A few weeks ago (19-20th September 2016) I had the chance to attend the very first Julia workshop in the UK held at the University of Manchester by the SIAM Student Chapter. The first day of the workshop consisted of a basic tutorial of Julia, installation instructions and around five hours of hackathon. The second day provided an introduction to carrying out research in various fields such as data analysis, material science, natural language processing and bioinformatics using Julia. The attendees were a mixture of PhD students, post-docs and lecturers mainly from the University of Manchester as well as other universities and institutes (Warwick, Glasgow, Reading, MIT, Imperial College London, Earlham Institute).
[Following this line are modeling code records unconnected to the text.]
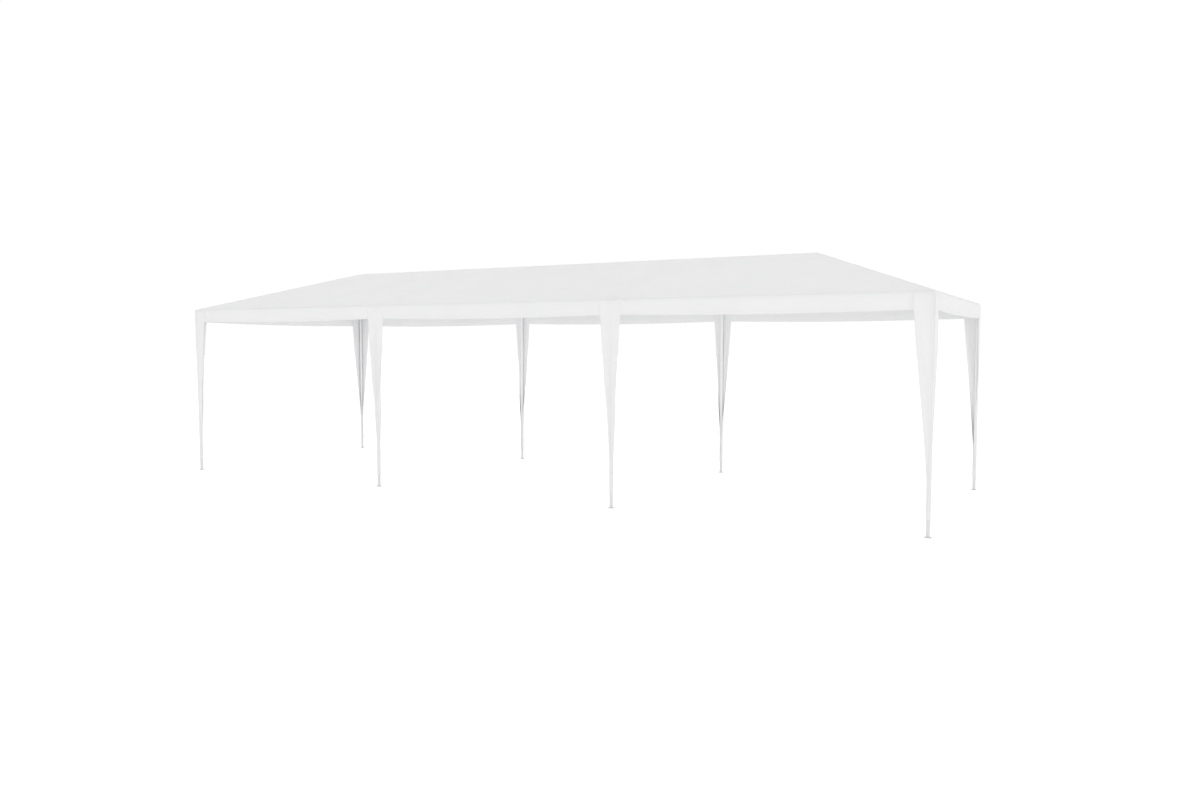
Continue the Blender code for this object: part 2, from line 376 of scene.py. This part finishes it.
def slope_points(face, station):
    """A column's points from the ridge to the rounded eave."""
    t, kind, where, s = station
    eave = face.plan(t)
    top = ridge_point(face, t)
    last = 1 - EAVE_ROUND / (eave - top).length
    points = []
    for share in roof_fractions():
        place = top.lerp(eave, share * last)
        points.append(Vector((place.x, place.y, roof_height(place.x, place.y))))
    edge = roof_height(eave.x, eave.y)
    for turn in (0.33, 0.66):
        angle = turn * math.pi / 2
        out = EAVE_ROUND * (1 - math.sin(angle))
        place = face.plan(t, out)
        if kind == "corner" and s == 0:
            place = eave - (eave - top).normalized() * out
        points.append(Vector((place.x, place.y, edge - EAVE_ROUND * (1 - math.cos(angle)))))
    return points


def valance_levels(foot):
    top = EAVE_HEIGHT - EAVE_ROUND - EAVE_DROP
    body = top - (foot + HEM + HEM_FOLD)
    levels = [top - body * k / VALANCE_ROWS for k in range(VALANCE_ROWS + 1)]
    return [*levels, foot + HEM, foot + HEM_EDGE, foot]


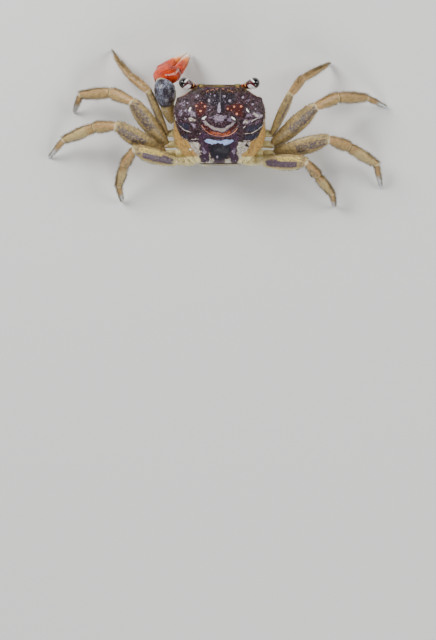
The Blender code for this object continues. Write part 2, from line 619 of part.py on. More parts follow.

Day 1: Tutorial and Hackathon
There are several ways to run Julia in any OS, including command line version, Juno IDE and Jupyter notebook (IJulia). In case you want to avoid any installation process then there is also the browser based JuliaBox.com. I was surprised that the whole process was smooth without any software setup issues!
The tutorial consisted of some very basic demonstration of Julia mostly on linear algebra and statistics and after a short break we were left to explore Julia, collaborate and exchange ideas. There were also two Exercises proposed to us:
- First Steps With Julia by kaggle which teaches some basics of image processing and machine learning to identify the character from pictures.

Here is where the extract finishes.